In the just-released ruling, the Arizona Supreme Court held that the female spouses, like male spouses, are presumptively the parents of children born during the marriage and that Kimberly was estopped from rebutting the presumption of parentage.  The Arizona court saw no doubt that Obergefell requires that same-sex couples have access to the same benefits (and obligations) as other married couples. Throughout the opinion, the majority repeatedly admonished that same-sex couples have a right to “civil marriage on the same terms and conditions as opposite-sex couples.” As Justice Kennedy explained, “the petitioners in these cases seek to find that liberty by marrying someone of the same sex and having their marriages deemed lawful on the same terms and conditions as marriages between persons of the opposite sex” (emphasis added). The Constitution, he continued, “does not permit the State to bar same-sex couples from marriage on the same terms as accorded to couples of the opposite sex.” The Court thus concluded that the “State laws challenged by Petitioners in these cases are now held invalid to the extent they exclude same-sex couples from civil marriage on the same terms and conditions as opposite-sex couples.” To hold otherwise “would disparage their choices and diminish their personhood.”


The Supreme Court made good on its promise not to allow (or require) benefit-by-benefit litigation after Obergefell. Twice already, the Court has issued per curiam rulings, without the benefit of full briefing or argument, in cases arising from state efforts to thwart Obergefell’s obvious reach.  In V.L. v. E.L., the Court held that Alabama could not refuse full faith and credit to a lesbian co-parent adoption from Georgia, under the exacting form of full faith and credit granted to judicial decrees. Even more relevant to the issue in McLaughlin, in Pavan v. Smith (discussed in more detail here), the Supreme Court held that Arkansas could not deny same-sex spouses the right to be named on the birth certificate of a child born during the marriage.  Although Arkansas claimed that its birth certificates were used to create a record of biological parentage, its code provisions told a different story.   For example, husbands were permitted to place their names on a birth certificate even for children knowingly conceived with donor sperm.  By choosing to make “birth certificates more than a mere marker of biological relationships,” it has chosen “to give married parents a form of legal recognition that is not available to unmarried parents.” It had to give all married parents the benefit of the same rule.

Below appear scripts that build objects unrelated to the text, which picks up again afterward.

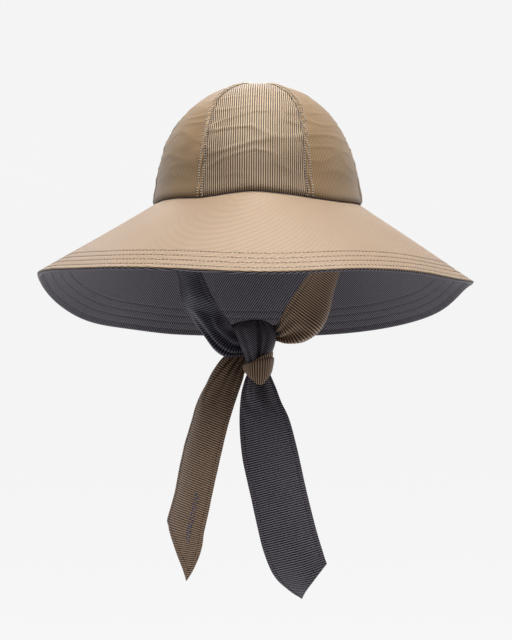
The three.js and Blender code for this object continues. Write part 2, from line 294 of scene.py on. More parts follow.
def ribbed_cloth(name, light, dark, roughness, rib_share=0.5, depth=1.0, shine="#FFF0D8"):
    """light and dark are the yarns' colours, rib_share the part of the pitch that light yarn
    covers, depth how clearly the cords stand out (1 on loose cloth, less where pressed flat), and
    shine the colour of the silk's gloss."""
    material, tree, shader = new_material(name)
    uv = add_node(tree, "ShaderNodeUVMap", uv_map="cloth").outputs["UV"]
    parts = add_node(tree, "ShaderNodeSeparateXYZ", {0: uv}).outputs
    where = add_node(tree, "ShaderNodeTexCoord").outputs["Object"]

    # Uneven yarn a few millimetres long, and slow drifts of shade a few centimetres long.
    slub = add_node(tree, "ShaderNodeTexNoise", {"Vector": where, "Scale": 160.0, "Detail": 3.0})
    drift = add_node(tree, "ShaderNodeTexNoise", {"Vector": where, "Scale": 14.0, "Detail": 2.0})

    # One wave for each cord, and a finer one for the threads that cross it.
    turn = add_node(tree, "ShaderNodeMath", {0: parts[0], 1: 2 * pi / RIB_PITCH}, operation="MULTIPLY")
    wobble = add_node(tree, "ShaderNodeMath", {0: slub.outputs["Fac"], 1: 0.12, 2: turn.outputs[0]},
                      operation="MULTIPLY_ADD")
    cord = add_node(tree, "ShaderNodeMath", {0: wobble.outputs[0]}, operation="SINE")
    cross = add_node(tree, "ShaderNodeMath", {0: parts[1], 1: 2 * pi / THREAD_PITCH}, operation="MULTIPLY")
    thread = add_node(tree, "ShaderNodeMath", {0: cross.outputs[0]}, operation="SINE")

    # The light yarn covers rib_share of the pitch, with soft edges.
    middle = 1 - 2 * rib_share
    stripe = add_node(tree, "ShaderNodeMapRange",
                      {"Value": cord.outputs[0], "From Min": middle - 0.55, "From Max": middle + 0.55,
                       "To Min": (1 - depth) * rib_share, "To Max": depth + (1 - depth) * rib_share},
                      interpolation_type="SMOOTHSTEP")
    light_yarn = add_node(tree, "ShaderNodeMix", {0: drift.outputs["Fac"], 6: srgb(light[0]),
                                                  7: srgb(light[1])}, data_type="RGBA")
    mixed = add_node(tree, "ShaderNodeMix", {0: stripe.outputs[0], 6: srgb(dark),
                                             7: light_yarn.outputs[2]}, data_type="RGBA")
    tree.links.new(mixed.outputs[2], shader.inputs["Base Color"])

    height = add_node(tree, "ShaderNodeMath", {0: thread.outputs[0], 1: 0.04, 2: cord.outputs[0]},
                      operation="MULTIPLY_ADD")
    bump = add_node(tree, "ShaderNodeBump", {"Strength": 0.45 * depth, "Distance": 0.16 * MM,
                                             "Height": height.outputs[0]})
    tree.links.new(bump.outputs[0], shader.inputs["Normal"])
    rough = add_node(tree, "ShaderNodeMapRange", {"Value": drift.outputs["Fac"],
                                                  "To Min": roughness - 0.06, "To Max": roughness + 0.08})
    tree.links.new(rough.outputs[0], shader.inputs["Roughness"])
    shader.inputs["Specular IOR Level"].default_value = 0.28
    shader.inputs["Specular Tint"].default_value = srgb(shine)
    shader.inputs["Sheen Weight"].default_value = 0.04
    shader.inputs["Sheen Roughness"].default_value = 0.5
    return material


COOL_SHINE = "#E8E8FF"
# Loose tan cloth: pale cords with dark gaps, which read as pinstripes.
TAN = ribbed_cloth("tan ribbed cotton and silk", ("#B1957C", "#A68971"), "#3F2F27", 0.54, 0.42)
# On the front and back panels both yarns are painted darker than on the loose tan: painted shade on the
# crown's upright walls.
TAN_FRONT_SHADED = ribbed_cloth("tan ribbed cotton and silk, along the grain",
                         ("#A08A72", "#96816A"), "#291F18", 0.56, 0.41)
# Pressed flat on the brim, the cords close their gaps, and the cloth reads as one soft colour.
TAN_PRESSED = ribbed_cloth("tan ribbed cotton and silk, pressed flat",
                           ("#9A8570", "#8E7860"), "#574636", 0.48, depth=0.85)
# On the side panels the stripes are faint, and both yarns are painted darker and browner: painted shade on
# the crown's upright walls.
TAN_SIDE_SHADED = ribbed_cloth("tan ribbed cotton and silk, across the grain",
                        ("#8D7455", "#82694A"), "#52412F", 0.50, depth=0.7)
# The inside of the hat: the same weave in grey and near black, with a colder gloss.
GREY = ribbed_cloth("grey ribbed cotton and silk", ("#7E777D", "#746D74"), "#121013", 0.5, 0.36,
                    shine=COOL_SHINE)
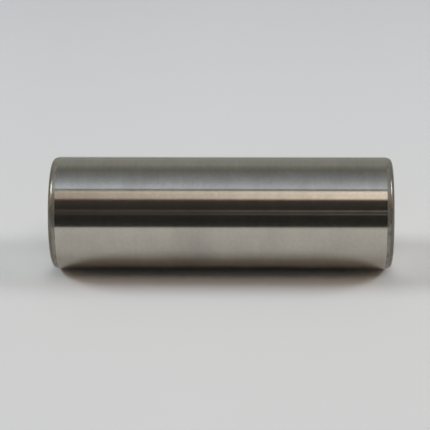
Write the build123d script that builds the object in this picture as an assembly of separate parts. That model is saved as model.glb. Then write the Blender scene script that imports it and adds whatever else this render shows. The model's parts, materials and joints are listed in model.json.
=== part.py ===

Together, the Supreme Court’s rulings in Obergefell and Pavan provided a clear roadmap for the Arizona Supreme Court in McLaughlin.  As with Arkansas on birth certificates, Arizona used the marital presumption as more than just a reflection of biological parentage.  A man can be presumed the legal parent of his wife’s child even when biological parentage is an impossibility.  There, the McLaughlin court explained, “the marital paternity presumption encompasses more than just rights and responsibilities attendant to biologically related fathers. . . . Arizona cannot deny same-sex spouses the benefit the presumption affords.”  (The conclusion was obvious, but the citation to one of the federalist papers written by Alexander Hamilton was appreciated by this Hamilton-obsessed reader.)


The court also held that Kimberly could not successfully rebut the presumption of parentage based on a theory of equitable estoppel.  The McLaughlin court applied the doctrine to disallow Kimberly from denying Suzan’s parentage after signing a joint parenting agreement in which she indicated her intent to share all aspects of parental status and function—and after behaving in ways consistent with that intent for the first two years of the child’s life. Suzan, after all, was the child’s primary caregiver for those two years, and Kimberly allowed her to function in that role and to “form a mother-son bond.” It would be unfair at this point to allow Kimberly to say “just kidding” and insist on exclusive parental rights.